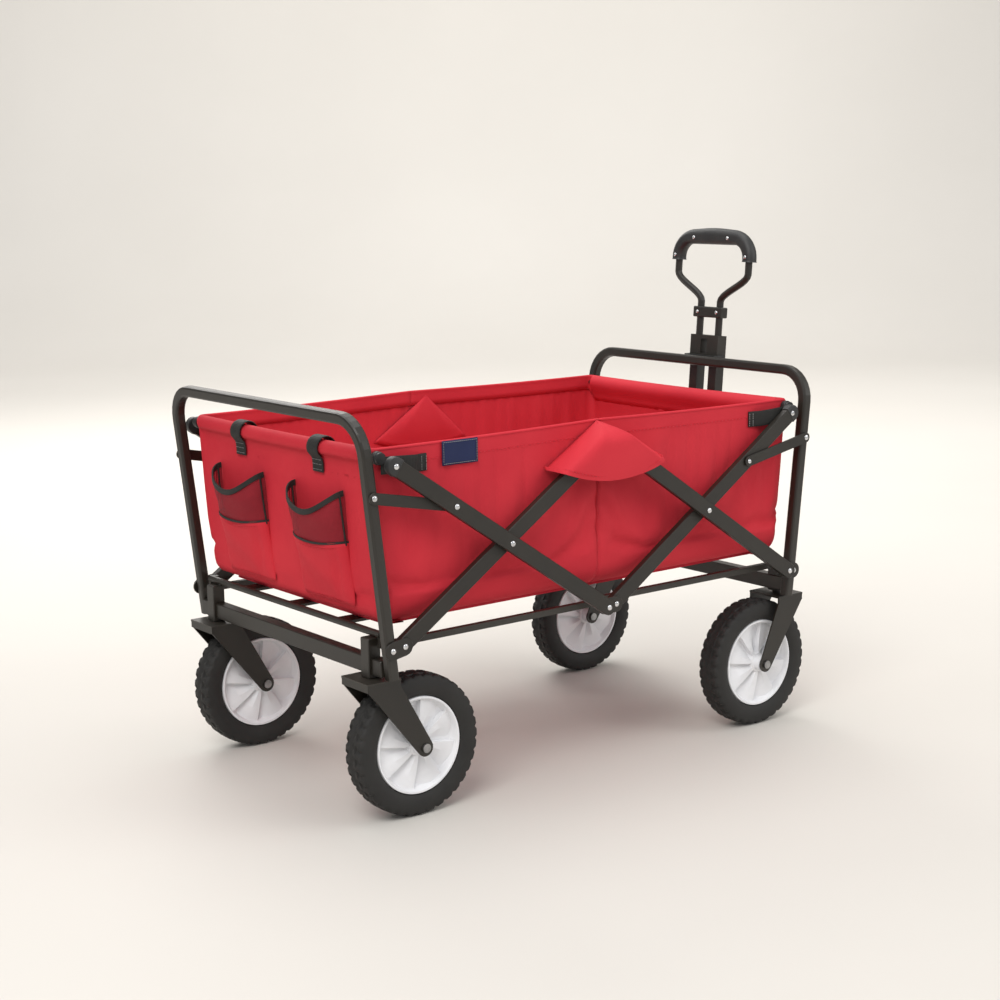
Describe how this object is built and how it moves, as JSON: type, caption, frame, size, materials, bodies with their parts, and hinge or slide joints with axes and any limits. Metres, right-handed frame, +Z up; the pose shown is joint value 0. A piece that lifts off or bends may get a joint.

---

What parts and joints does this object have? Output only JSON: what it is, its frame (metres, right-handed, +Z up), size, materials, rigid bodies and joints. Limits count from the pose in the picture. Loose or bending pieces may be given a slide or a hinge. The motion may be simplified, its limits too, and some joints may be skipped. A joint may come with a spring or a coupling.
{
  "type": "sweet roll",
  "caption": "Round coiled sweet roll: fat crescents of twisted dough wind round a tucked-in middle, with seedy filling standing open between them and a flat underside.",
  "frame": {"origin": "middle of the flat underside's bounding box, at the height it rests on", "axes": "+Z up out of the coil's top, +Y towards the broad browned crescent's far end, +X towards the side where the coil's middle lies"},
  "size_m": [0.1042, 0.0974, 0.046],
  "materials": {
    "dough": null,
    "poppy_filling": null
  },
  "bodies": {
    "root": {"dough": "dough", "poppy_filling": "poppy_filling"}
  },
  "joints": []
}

--

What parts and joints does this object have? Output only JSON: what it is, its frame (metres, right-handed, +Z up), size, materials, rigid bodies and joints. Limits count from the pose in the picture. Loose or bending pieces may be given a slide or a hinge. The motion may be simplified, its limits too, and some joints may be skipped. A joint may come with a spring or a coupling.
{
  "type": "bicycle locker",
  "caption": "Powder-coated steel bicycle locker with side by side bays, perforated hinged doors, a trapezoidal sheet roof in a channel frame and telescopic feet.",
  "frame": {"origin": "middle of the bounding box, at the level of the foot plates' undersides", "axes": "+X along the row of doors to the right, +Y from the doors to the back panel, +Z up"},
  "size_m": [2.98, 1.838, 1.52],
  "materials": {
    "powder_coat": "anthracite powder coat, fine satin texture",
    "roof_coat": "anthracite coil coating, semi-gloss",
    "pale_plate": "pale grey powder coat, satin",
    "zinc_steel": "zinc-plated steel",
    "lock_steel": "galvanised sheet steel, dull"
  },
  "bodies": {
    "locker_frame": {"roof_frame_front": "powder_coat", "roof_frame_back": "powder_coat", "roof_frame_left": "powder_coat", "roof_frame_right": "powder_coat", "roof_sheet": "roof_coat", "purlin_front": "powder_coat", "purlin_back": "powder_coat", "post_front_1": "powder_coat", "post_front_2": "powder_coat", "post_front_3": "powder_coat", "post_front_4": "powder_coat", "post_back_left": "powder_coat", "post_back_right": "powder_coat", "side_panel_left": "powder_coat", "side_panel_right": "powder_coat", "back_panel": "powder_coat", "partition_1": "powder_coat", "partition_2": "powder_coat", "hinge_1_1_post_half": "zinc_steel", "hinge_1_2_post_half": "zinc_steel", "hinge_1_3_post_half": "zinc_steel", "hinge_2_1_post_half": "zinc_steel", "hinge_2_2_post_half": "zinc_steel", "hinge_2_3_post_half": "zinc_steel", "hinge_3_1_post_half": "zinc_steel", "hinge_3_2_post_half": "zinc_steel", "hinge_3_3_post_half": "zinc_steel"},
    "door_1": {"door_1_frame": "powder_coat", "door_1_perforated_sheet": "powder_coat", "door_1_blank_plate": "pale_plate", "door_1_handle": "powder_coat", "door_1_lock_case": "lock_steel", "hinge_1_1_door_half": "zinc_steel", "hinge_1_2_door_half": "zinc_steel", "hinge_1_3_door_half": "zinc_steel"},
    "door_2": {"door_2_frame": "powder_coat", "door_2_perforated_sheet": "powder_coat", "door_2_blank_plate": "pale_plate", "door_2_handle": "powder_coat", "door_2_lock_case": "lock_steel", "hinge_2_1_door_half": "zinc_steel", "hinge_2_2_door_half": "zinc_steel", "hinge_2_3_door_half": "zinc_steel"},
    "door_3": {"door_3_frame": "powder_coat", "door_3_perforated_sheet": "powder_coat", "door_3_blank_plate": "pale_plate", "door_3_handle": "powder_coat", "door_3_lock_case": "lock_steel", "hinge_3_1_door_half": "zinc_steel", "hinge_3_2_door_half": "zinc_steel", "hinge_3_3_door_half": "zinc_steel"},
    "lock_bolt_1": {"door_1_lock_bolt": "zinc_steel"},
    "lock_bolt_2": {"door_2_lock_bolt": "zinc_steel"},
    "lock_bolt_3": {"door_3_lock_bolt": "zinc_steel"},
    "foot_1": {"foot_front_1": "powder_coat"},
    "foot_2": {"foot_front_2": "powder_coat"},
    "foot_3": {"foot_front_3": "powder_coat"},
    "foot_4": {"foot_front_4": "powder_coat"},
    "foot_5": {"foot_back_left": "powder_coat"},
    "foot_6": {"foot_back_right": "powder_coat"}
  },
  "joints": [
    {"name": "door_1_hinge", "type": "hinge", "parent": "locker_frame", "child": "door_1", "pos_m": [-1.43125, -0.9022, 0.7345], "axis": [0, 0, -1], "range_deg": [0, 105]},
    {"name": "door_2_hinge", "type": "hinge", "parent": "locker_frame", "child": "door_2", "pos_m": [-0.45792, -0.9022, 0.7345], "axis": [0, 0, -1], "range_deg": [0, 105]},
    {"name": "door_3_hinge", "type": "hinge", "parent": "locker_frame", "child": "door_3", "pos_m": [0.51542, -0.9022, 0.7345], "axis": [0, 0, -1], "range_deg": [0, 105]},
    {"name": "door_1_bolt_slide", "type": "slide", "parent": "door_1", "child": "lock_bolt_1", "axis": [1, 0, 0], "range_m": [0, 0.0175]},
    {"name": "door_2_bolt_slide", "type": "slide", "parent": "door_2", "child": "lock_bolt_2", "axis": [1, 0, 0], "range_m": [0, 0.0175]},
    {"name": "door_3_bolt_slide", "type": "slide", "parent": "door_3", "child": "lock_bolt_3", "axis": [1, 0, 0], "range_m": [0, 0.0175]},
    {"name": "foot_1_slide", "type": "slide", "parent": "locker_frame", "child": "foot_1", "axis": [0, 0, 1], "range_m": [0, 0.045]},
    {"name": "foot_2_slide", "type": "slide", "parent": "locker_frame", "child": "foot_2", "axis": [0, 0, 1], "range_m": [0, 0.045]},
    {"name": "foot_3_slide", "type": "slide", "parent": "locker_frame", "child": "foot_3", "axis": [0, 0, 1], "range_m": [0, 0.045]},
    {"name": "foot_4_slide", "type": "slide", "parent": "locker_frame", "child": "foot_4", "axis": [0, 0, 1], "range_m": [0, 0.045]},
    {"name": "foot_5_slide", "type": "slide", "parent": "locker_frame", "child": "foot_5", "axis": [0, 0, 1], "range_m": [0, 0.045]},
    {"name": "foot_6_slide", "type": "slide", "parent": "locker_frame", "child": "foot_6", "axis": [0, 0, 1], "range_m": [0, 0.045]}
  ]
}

▶ GIVEN PROBLEM:
Determine the number of lines where the string "caption" occurs, and give that number only.

▶ RESPONSE BELOW:
3